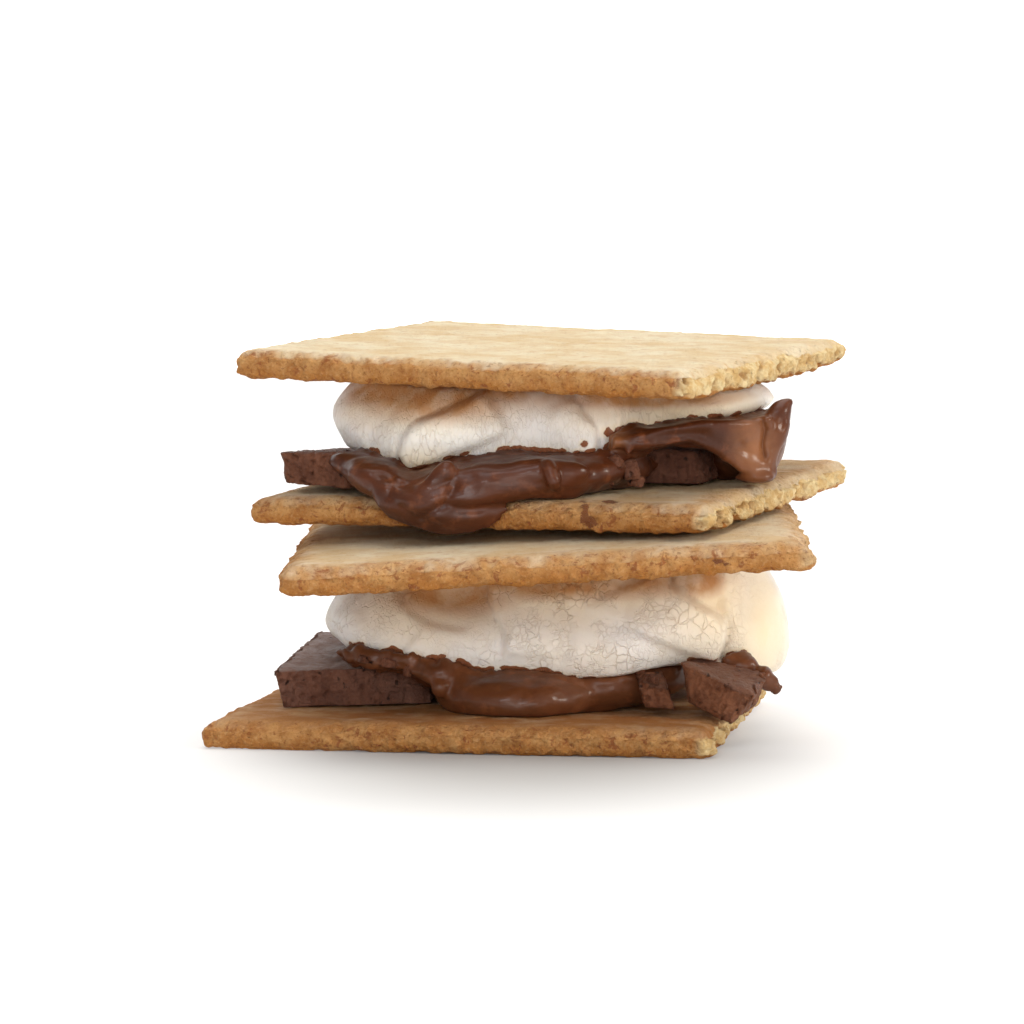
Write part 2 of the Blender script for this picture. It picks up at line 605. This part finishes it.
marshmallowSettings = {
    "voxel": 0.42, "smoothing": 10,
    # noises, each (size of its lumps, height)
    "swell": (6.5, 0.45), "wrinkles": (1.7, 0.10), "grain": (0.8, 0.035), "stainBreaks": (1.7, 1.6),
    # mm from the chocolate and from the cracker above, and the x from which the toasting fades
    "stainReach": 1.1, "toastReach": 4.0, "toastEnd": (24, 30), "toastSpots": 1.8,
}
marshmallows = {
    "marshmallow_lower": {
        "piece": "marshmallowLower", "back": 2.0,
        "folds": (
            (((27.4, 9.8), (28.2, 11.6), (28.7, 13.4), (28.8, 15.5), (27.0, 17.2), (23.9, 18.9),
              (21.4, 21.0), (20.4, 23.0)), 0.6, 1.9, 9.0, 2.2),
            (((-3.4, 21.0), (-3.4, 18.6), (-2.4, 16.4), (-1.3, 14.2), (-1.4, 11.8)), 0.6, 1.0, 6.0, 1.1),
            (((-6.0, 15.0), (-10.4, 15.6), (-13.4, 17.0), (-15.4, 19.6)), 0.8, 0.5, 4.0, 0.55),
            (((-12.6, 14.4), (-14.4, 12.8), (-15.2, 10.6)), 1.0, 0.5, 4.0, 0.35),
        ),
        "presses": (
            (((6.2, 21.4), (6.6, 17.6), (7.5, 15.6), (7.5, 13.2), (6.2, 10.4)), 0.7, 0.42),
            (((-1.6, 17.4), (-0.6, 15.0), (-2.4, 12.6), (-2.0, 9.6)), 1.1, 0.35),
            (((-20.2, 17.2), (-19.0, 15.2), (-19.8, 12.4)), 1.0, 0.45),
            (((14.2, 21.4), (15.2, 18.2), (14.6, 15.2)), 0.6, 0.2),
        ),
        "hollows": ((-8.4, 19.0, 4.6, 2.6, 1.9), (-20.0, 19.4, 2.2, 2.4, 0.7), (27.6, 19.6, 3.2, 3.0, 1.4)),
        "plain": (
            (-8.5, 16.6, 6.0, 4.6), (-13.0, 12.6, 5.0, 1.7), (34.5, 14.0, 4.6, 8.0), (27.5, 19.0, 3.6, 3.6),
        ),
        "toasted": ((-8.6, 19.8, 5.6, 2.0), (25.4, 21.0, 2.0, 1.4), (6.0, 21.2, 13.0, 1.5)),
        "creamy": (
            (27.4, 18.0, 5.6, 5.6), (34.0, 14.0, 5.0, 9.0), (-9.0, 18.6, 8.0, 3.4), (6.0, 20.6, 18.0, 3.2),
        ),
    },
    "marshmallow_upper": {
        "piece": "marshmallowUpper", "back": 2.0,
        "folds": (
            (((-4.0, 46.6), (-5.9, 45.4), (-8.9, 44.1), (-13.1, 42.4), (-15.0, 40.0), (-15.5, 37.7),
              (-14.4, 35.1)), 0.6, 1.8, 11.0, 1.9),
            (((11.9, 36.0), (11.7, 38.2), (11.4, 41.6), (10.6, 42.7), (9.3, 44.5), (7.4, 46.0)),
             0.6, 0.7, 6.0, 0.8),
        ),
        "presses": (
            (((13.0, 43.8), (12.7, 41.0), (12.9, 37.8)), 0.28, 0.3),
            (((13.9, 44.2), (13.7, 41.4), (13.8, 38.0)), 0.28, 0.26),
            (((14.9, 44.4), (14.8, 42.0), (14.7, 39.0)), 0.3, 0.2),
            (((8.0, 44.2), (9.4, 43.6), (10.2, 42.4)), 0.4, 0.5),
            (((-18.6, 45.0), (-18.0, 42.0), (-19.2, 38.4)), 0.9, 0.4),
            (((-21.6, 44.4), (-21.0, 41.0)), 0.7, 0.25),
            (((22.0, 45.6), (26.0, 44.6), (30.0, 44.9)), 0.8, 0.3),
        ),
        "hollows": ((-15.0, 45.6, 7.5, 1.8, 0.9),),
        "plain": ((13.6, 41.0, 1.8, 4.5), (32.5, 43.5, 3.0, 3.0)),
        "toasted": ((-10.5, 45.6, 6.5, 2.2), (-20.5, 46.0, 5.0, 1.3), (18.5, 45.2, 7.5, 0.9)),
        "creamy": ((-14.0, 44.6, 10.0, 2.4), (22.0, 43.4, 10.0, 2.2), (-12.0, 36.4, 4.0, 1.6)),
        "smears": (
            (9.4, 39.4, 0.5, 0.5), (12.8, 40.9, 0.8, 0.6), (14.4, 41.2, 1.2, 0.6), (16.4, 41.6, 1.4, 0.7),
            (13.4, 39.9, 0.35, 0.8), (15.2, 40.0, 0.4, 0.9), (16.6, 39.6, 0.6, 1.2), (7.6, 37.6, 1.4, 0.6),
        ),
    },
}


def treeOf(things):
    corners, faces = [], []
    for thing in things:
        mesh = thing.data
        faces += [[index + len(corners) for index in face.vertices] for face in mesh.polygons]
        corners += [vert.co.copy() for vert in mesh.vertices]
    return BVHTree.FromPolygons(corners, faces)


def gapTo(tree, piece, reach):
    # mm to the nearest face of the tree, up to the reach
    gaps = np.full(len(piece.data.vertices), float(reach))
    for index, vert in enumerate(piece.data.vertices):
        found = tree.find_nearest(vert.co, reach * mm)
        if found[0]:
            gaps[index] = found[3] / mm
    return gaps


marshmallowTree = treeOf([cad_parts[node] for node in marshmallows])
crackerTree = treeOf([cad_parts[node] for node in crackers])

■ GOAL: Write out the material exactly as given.

■ COMPLETE OUTPUT:
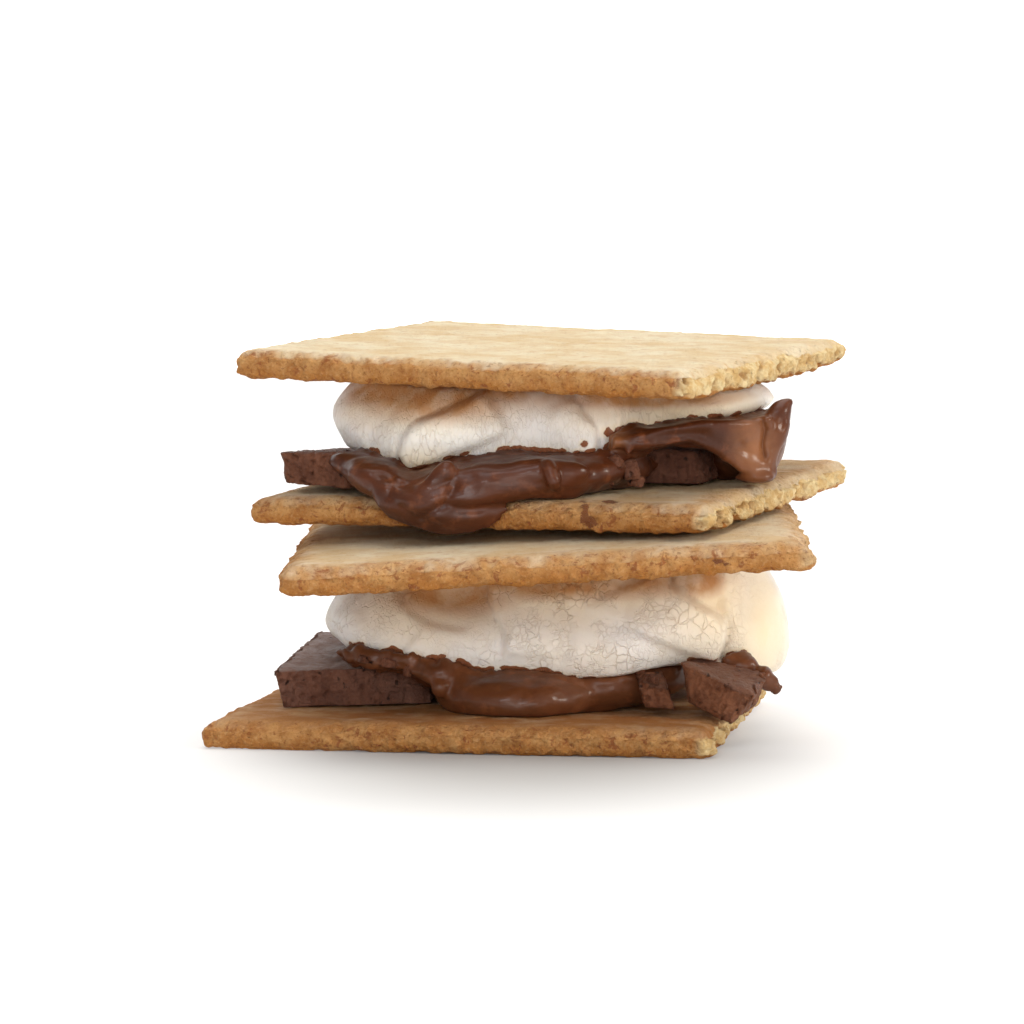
Write part 2 of the Blender script for this picture. It picks up at line 605. This part finishes it.
marshmallowSettings = {
    "voxel": 0.42, "smoothing": 10,
    # noises, each (size of its lumps, height)
    "swell": (6.5, 0.45), "wrinkles": (1.7, 0.10), "grain": (0.8, 0.035), "stainBreaks": (1.7, 1.6),
    # mm from the chocolate and from the cracker above, and the x from which the toasting fades
    "stainReach": 1.1, "toastReach": 4.0, "toastEnd": (24, 30), "toastSpots": 1.8,
}
marshmallows = {
    "marshmallow_lower": {
        "piece": "marshmallowLower", "back": 2.0,
        "folds": (
            (((27.4, 9.8), (28.2, 11.6), (28.7, 13.4), (28.8, 15.5), (27.0, 17.2), (23.9, 18.9),
              (21.4, 21.0), (20.4, 23.0)), 0.6, 1.9, 9.0, 2.2),
            (((-3.4, 21.0), (-3.4, 18.6), (-2.4, 16.4), (-1.3, 14.2), (-1.4, 11.8)), 0.6, 1.0, 6.0, 1.1),
            (((-6.0, 15.0), (-10.4, 15.6), (-13.4, 17.0), (-15.4, 19.6)), 0.8, 0.5, 4.0, 0.55),
            (((-12.6, 14.4), (-14.4, 12.8), (-15.2, 10.6)), 1.0, 0.5, 4.0, 0.35),
        ),
        "presses": (
            (((6.2, 21.4), (6.6, 17.6), (7.5, 15.6), (7.5, 13.2), (6.2, 10.4)), 0.7, 0.42),
            (((-1.6, 17.4), (-0.6, 15.0), (-2.4, 12.6), (-2.0, 9.6)), 1.1, 0.35),
            (((-20.2, 17.2), (-19.0, 15.2), (-19.8, 12.4)), 1.0, 0.45),
            (((14.2, 21.4), (15.2, 18.2), (14.6, 15.2)), 0.6, 0.2),
        ),
        "hollows": ((-8.4, 19.0, 4.6, 2.6, 1.9), (-20.0, 19.4, 2.2, 2.4, 0.7), (27.6, 19.6, 3.2, 3.0, 1.4)),
        "plain": (
            (-8.5, 16.6, 6.0, 4.6), (-13.0, 12.6, 5.0, 1.7), (34.5, 14.0, 4.6, 8.0), (27.5, 19.0, 3.6, 3.6),
        ),
        "toasted": ((-8.6, 19.8, 5.6, 2.0), (25.4, 21.0, 2.0, 1.4), (6.0, 21.2, 13.0, 1.5)),
        "creamy": (
            (27.4, 18.0, 5.6, 5.6), (34.0, 14.0, 5.0, 9.0), (-9.0, 18.6, 8.0, 3.4), (6.0, 20.6, 18.0, 3.2),
        ),
    },
    "marshmallow_upper": {
        "piece": "marshmallowUpper", "back": 2.0,
        "folds": (
            (((-4.0, 46.6), (-5.9, 45.4), (-8.9, 44.1), (-13.1, 42.4), (-15.0, 40.0), (-15.5, 37.7),
              (-14.4, 35.1)), 0.6, 1.8, 11.0, 1.9),
            (((11.9, 36.0), (11.7, 38.2), (11.4, 41.6), (10.6, 42.7), (9.3, 44.5), (7.4, 46.0)),
             0.6, 0.7, 6.0, 0.8),
        ),
        "presses": (
            (((13.0, 43.8), (12.7, 41.0), (12.9, 37.8)), 0.28, 0.3),
            (((13.9, 44.2), (13.7, 41.4), (13.8, 38.0)), 0.28, 0.26),
            (((14.9, 44.4), (14.8, 42.0), (14.7, 39.0)), 0.3, 0.2),
            (((8.0, 44.2), (9.4, 43.6), (10.2, 42.4)), 0.4, 0.5),
            (((-18.6, 45.0), (-18.0, 42.0), (-19.2, 38.4)), 0.9, 0.4),
            (((-21.6, 44.4), (-21.0, 41.0)), 0.7, 0.25),
            (((22.0, 45.6), (26.0, 44.6), (30.0, 44.9)), 0.8, 0.3),
        ),
        "hollows": ((-15.0, 45.6, 7.5, 1.8, 0.9),),
        "plain": ((13.6, 41.0, 1.8, 4.5), (32.5, 43.5, 3.0, 3.0)),
        "toasted": ((-10.5, 45.6, 6.5, 2.2), (-20.5, 46.0, 5.0, 1.3), (18.5, 45.2, 7.5, 0.9)),
        "creamy": ((-14.0, 44.6, 10.0, 2.4), (22.0, 43.4, 10.0, 2.2), (-12.0, 36.4, 4.0, 1.6)),
        "smears": (
            (9.4, 39.4, 0.5, 0.5), (12.8, 40.9, 0.8, 0.6), (14.4, 41.2, 1.2, 0.6), (16.4, 41.6, 1.4, 0.7),
            (13.4, 39.9, 0.35, 0.8), (15.2, 40.0, 0.4, 0.9), (16.6, 39.6, 0.6, 1.2), (7.6, 37.6, 1.4, 0.6),
        ),
    },
}


def treeOf(things):
    corners, faces = [], []
    for thing in things:
        mesh = thing.data
        faces += [[index + len(corners) for index in face.vertices] for face in mesh.polygons]
        corners += [vert.co.copy() for vert in mesh.vertices]
    return BVHTree.FromPolygons(corners, faces)


def gapTo(tree, piece, reach):
    # mm to the nearest face of the tree, up to the reach
    gaps = np.full(len(piece.data.vertices), float(reach))
    for index, vert in enumerate(piece.data.vertices):
        found = tree.find_nearest(vert.co, reach * mm)
        if found[0]:
            gaps[index] = found[3] / mm
    return gaps


marshmallowTree = treeOf([cad_parts[node] for node in marshmallows])
crackerTree = treeOf([cad_parts[node] for node in crackers])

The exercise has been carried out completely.